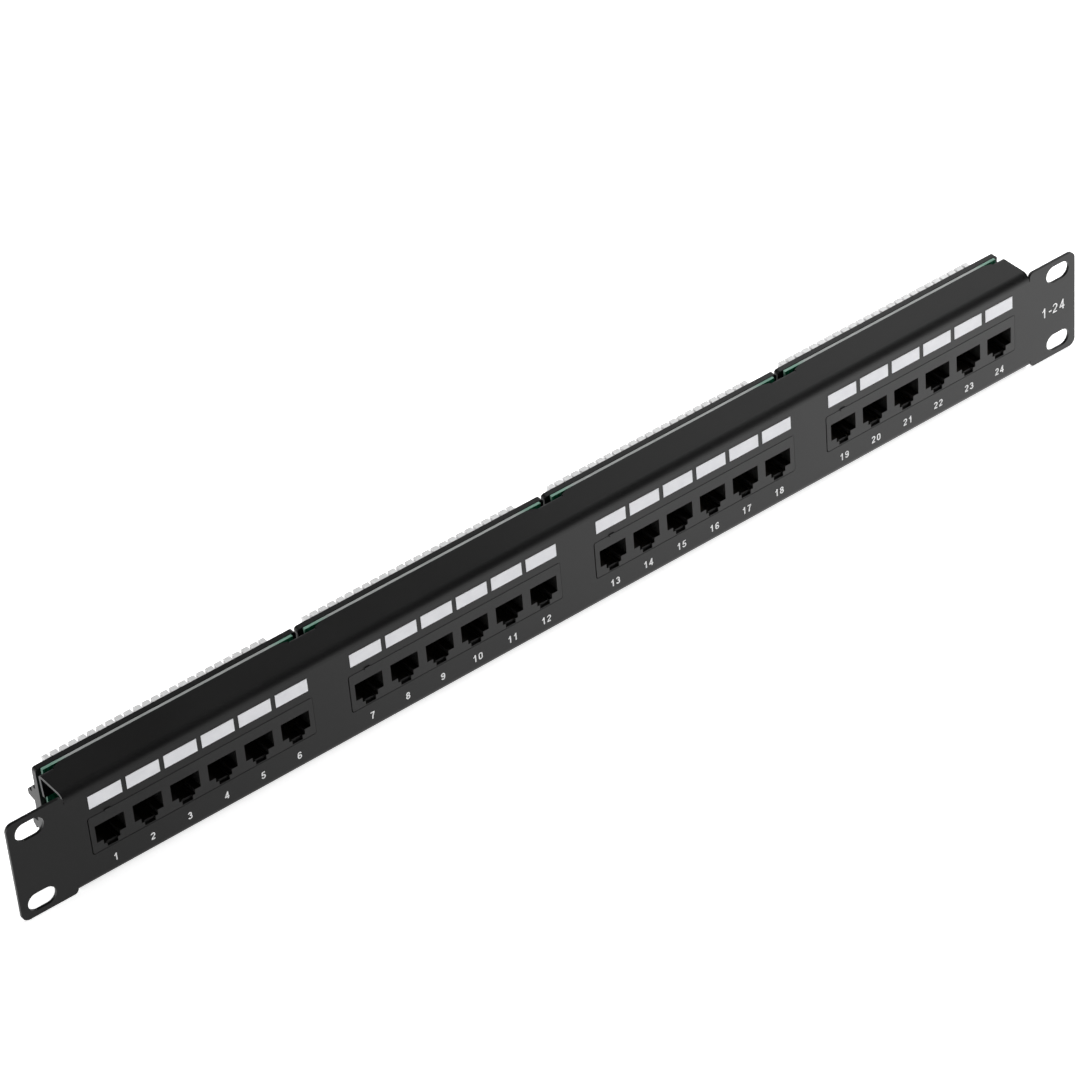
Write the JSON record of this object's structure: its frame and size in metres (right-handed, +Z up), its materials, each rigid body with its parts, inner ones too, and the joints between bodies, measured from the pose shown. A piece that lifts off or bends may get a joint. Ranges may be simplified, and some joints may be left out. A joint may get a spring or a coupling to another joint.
{
  "type": "rack patch panel",
  "caption": "Rack-mount patch panel: black steel channel plate with slotted ears, modules of network sockets in front, punch-down rows behind.",
  "frame": {"origin": "centre of the steel plate's front face, which is also the centre of the pattern of ear slots", "axes": "+X along the panel to the right seen from the front, +Y from the front face to the rear, +Z up"},
  "size_m": [0.4826, 0.029, 0.0436],
  "materials": {
    "painted_steel": "fine-textured black powder coat",
    "black_plastic": "satin moulded",
    "carrier_plastic": "matte moulded",
    "board": "green solder mask on glass-fibre board",
    "post_plastic": "off-white, slightly cloudy polycarbonate",
    "blade_metal": "tin-plated bronze",
    "contact_gold": "gold-plated spring wire",
    "screw_steel": "zinc plated",
    "label_white": "matte write-on film",
    "strip_label": "printed colour-code film"
  },
  "bodies": {
    "panel": {"panel_frame": "painted_steel", "jack_housing_1": "black_plastic", "contact_carrier_1": "carrier_plastic", "circuit_board_1": "board", "rear_housing_1": "black_plastic", "idc_strip_upper_1": "post_plastic", "idc_strip_lower_1": "post_plastic", "idc_blades_1": "blade_metal", "jack_housing_2": "black_plastic", "contact_carrier_2": "carrier_plastic", "circuit_board_2": "board", "rear_housing_2": "black_plastic", "idc_strip_upper_2": "post_plastic", "idc_strip_lower_2": "post_plastic", "idc_blades_2": "blade_metal", "jack_housing_3": "black_plastic", "contact_carrier_3": "carrier_plastic", "circuit_board_3": "board", "rear_housing_3": "black_plastic", "idc_strip_upper_3": "post_plastic", "idc_strip_lower_3": "post_plastic", "idc_blades_3": "blade_metal", "jack_housing_4": "black_plastic", "contact_carrier_4": "carrier_plastic", "circuit_board_4": "board", "rear_housing_4": "black_plastic", "idc_strip_upper_4": "post_plastic", "idc_strip_lower_4": "post_plastic", "idc_blades_4": "blade_metal", "contact_tails": "contact_gold", "module_screws": "screw_steel", "port_labels": "label_white", "idc_colour_strips": "strip_label"},
    "port_01_springs": {"port_01_contacts": "contact_gold"},
    "port_02_springs": {"port_02_contacts": "contact_gold"},
    "port_03_springs": {"port_03_contacts": "contact_gold"},
    "port_04_springs": {"port_04_contacts": "contact_gold"},
    "port_05_springs": {"port_05_contacts": "contact_gold"},
    "port_06_springs": {"port_06_contacts": "contact_gold"},
    "port_07_springs": {"port_07_contacts": "contact_gold"},
    "port_08_springs": {"port_08_contacts": "contact_gold"},
    "port_09_springs": {"port_09_contacts": "contact_gold"},
    "port_10_springs": {"port_10_contacts": "contact_gold"},
    "port_11_springs": {"port_11_contacts": "contact_gold"},
    "port_12_springs": {"port_12_contacts": "contact_gold"},
    "port_13_springs": {"port_13_contacts": "contact_gold"},
    "port_14_springs": {"port_14_contacts": "contact_gold"},
    "port_15_springs": {"port_15_contacts": "contact_gold"},
    "port_16_springs": {"port_16_contacts": "contact_gold"},
    "port_17_springs": {"port_17_contacts": "contact_gold"},
    "port_18_springs": {"port_18_contacts": "contact_gold"},
    "port_19_springs": {"port_19_contacts": "contact_gold"},
    "port_20_springs": {"port_20_contacts": "contact_gold"},
    "port_21_springs": {"port_21_contacts": "contact_gold"},
    "port_22_springs": {"port_22_contacts": "contact_gold"},
    "port_23_springs": {"port_23_contacts": "contact_gold"},
    "port_24_springs": {"port_24_contacts": "contact_gold"}
  },
  "joints": [
    {"name": "port_01_contact_flex", "type": "hinge", "parent": "panel", "child": "port_01_springs", "pos_m": [-0.20255, 0.0039, 0.00305], "axis": [1, 0, 0], "range_deg": [0, 14], "stiffness_Nm_per_rad": 0.05},
    {"name": "port_02_contact_flex", "type": "hinge", "parent": "panel", "child": "port_02_springs", "pos_m": [-0.18705, 0.0039, 0.00305], "axis": [1, 0, 0], "range_deg": [0, 14], "stiffness_Nm_per_rad": 0.05},
    {"name": "port_03_contact_flex", "type": "hinge", "parent": "panel", "child": "port_03_springs", "pos_m": [-0.17155, 0.0039, 0.00305], "axis": [1, 0, 0], "range_deg": [0, 14], "stiffness_Nm_per_rad": 0.05},
    {"name": "port_04_contact_flex", "type": "hinge", "parent": "panel", "child": "port_04_springs", "pos_m": [-0.15605, 0.0039, 0.00305], "axis": [1, 0, 0], "range_deg": [0, 14], "stiffness_Nm_per_rad": 0.05},
    {"name": "port_05_contact_flex", "type": "hinge", "parent": "panel", "child": "port_05_springs", "pos_m": [-0.14055, 0.0039, 0.00305], "axis": [1, 0, 0], "range_deg": [0, 14], "stiffness_Nm_per_rad": 0.05},
    {"name": "port_06_contact_flex", "type": "hinge", "parent": "panel", "child": "port_06_springs", "pos_m": [-0.12505, 0.0039, 0.00305], "axis": [1, 0, 0], "range_deg": [0, 14], "stiffness_Nm_per_rad": 0.05},
    {"name": "port_07_contact_flex", "type": "hinge", "parent": "panel", "child": "port_07_springs", "pos_m": [-0.09335, 0.0039, 0.00305], "axis": [1, 0, 0], "range_deg": [0, 14], "stiffness_Nm_per_rad": 0.05},
    {"name": "port_08_contact_flex", "type": "hinge", "parent": "panel", "child": "port_08_springs", "pos_m": [-0.07785, 0.0039, 0.00305], "axis": [1, 0, 0], "range_deg": [0, 14], "stiffness_Nm_per_rad": 0.05},
    {"name": "port_09_contact_flex", "type": "hinge", "parent": "panel", "child": "port_09_springs", "pos_m": [-0.06235, 0.0039, 0.00305], "axis": [1, 0, 0], "range_deg": [0, 14], "stiffness_Nm_per_rad": 0.05},
    {"name": "port_10_contact_flex", "type": "hinge", "parent": "panel", "child": "port_10_springs", "pos_m": [-0.04685, 0.0039, 0.00305], "axis": [1, 0, 0], "range_deg": [0, 14], "stiffness_Nm_per_rad": 0.05},
    {"name": "port_11_contact_flex", "type": "hinge", "parent": "panel", "child": "port_11_springs", "pos_m": [-0.03135, 0.0039, 0.00305], "axis": [1, 0, 0], "range_deg": [0, 14], "stiffness_Nm_per_rad": 0.05},
    {"name": "port_12_contact_flex", "type": "hinge", "parent": "panel", "child": "port_12_springs", "pos_m": [-0.01585, 0.0039, 0.00305], "axis": [1, 0, 0], "range_deg": [0, 14], "stiffness_Nm_per_rad": 0.05},
    {"name": "port_13_contact_flex", "type": "hinge", "parent": "panel", "child": "port_13_springs", "pos_m": [0.01585, 0.0039, 0.00305], "axis": [1, 0, 0], "range_deg": [0, 14], "stiffness_Nm_per_rad": 0.05},
    {"name": "port_14_contact_flex", "type": "hinge", "parent": "panel", "child": "port_14_springs", "pos_m": [0.03135, 0.0039, 0.00305], "axis": [1, 0, 0], "range_deg": [0, 14], "stiffness_Nm_per_rad": 0.05},
    {"name": "port_15_contact_flex", "type": "hinge", "parent": "panel", "child": "port_15_springs", "pos_m": [0.04685, 0.0039, 0.00305], "axis": [1, 0, 0], "range_deg": [0, 14], "stiffness_Nm_per_rad": 0.05},
    {"name": "port_16_contact_flex", "type": "hinge", "parent": "panel", "child": "port_16_springs", "pos_m": [0.06235, 0.0039, 0.00305], "axis": [1, 0, 0], "range_deg": [0, 14], "stiffness_Nm_per_rad": 0.05},
    {"name": "port_17_contact_flex", "type": "hinge", "parent": "panel", "child": "port_17_springs", "pos_m": [0.07785, 0.0039, 0.00305], "axis": [1, 0, 0], "range_deg": [0, 14], "stiffness_Nm_per_rad": 0.05},
    {"name": "port_18_contact_flex", "type": "hinge", "parent": "panel", "child": "port_18_springs", "pos_m": [0.09335, 0.0039, 0.00305], "axis": [1, 0, 0], "range_deg": [0, 14], "stiffness_Nm_per_rad": 0.05},
    {"name": "port_19_contact_flex", "type": "hinge", "parent": "panel", "child": "port_19_springs", "pos_m": [0.12505, 0.0039, 0.00305], "axis": [1, 0, 0], "range_deg": [0, 14], "stiffness_Nm_per_rad": 0.05},
    {"name": "port_20_contact_flex", "type": "hinge", "parent": "panel", "child": "port_20_springs", "pos_m": [0.14055, 0.0039, 0.00305], "axis": [1, 0, 0], "range_deg": [0, 14], "stiffness_Nm_per_rad": 0.05},
    {"name": "port_21_contact_flex", "type": "hinge", "parent": "panel", "child": "port_21_springs", "pos_m": [0.15605, 0.0039, 0.00305], "axis": [1, 0, 0], "range_deg": [0, 14], "stiffness_Nm_per_rad": 0.05},
    {"name": "port_22_contact_flex", "type": "hinge", "parent": "panel", "child": "port_22_springs", "pos_m": [0.17155, 0.0039, 0.00305], "axis": [1, 0, 0], "range_deg": [0, 14], "stiffness_Nm_per_rad": 0.05},
    {"name": "port_23_contact_flex", "type": "hinge", "parent": "panel", "child": "port_23_springs", "pos_m": [0.18705, 0.0039, 0.00305], "axis": [1, 0, 0], "range_deg": [0, 14], "stiffness_Nm_per_rad": 0.05},
    {"name": "port_24_contact_flex", "type": "hinge", "parent": "panel", "child": "port_24_springs", "pos_m": [0.20255, 0.0039, 0.00305], "axis": [1, 0, 0], "range_deg": [0, 14], "stiffness_Nm_per_rad": 0.05}
  ]
}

* _What you are asked to do_:
Copy out each line that contains the word "bodies".

* _Response_:
Write the JSON record of this object's structure: its frame and size in metres (right-handed, +Z up), its materials, each rigid body with its parts, inner ones too, and the joints between bodies, measured from the pose shown. A piece that lifts off or bends may get a joint. Ranges may be simplified, and some joints may be left out. A joint may get a spring or a coupling to another joint.
  "bodies": {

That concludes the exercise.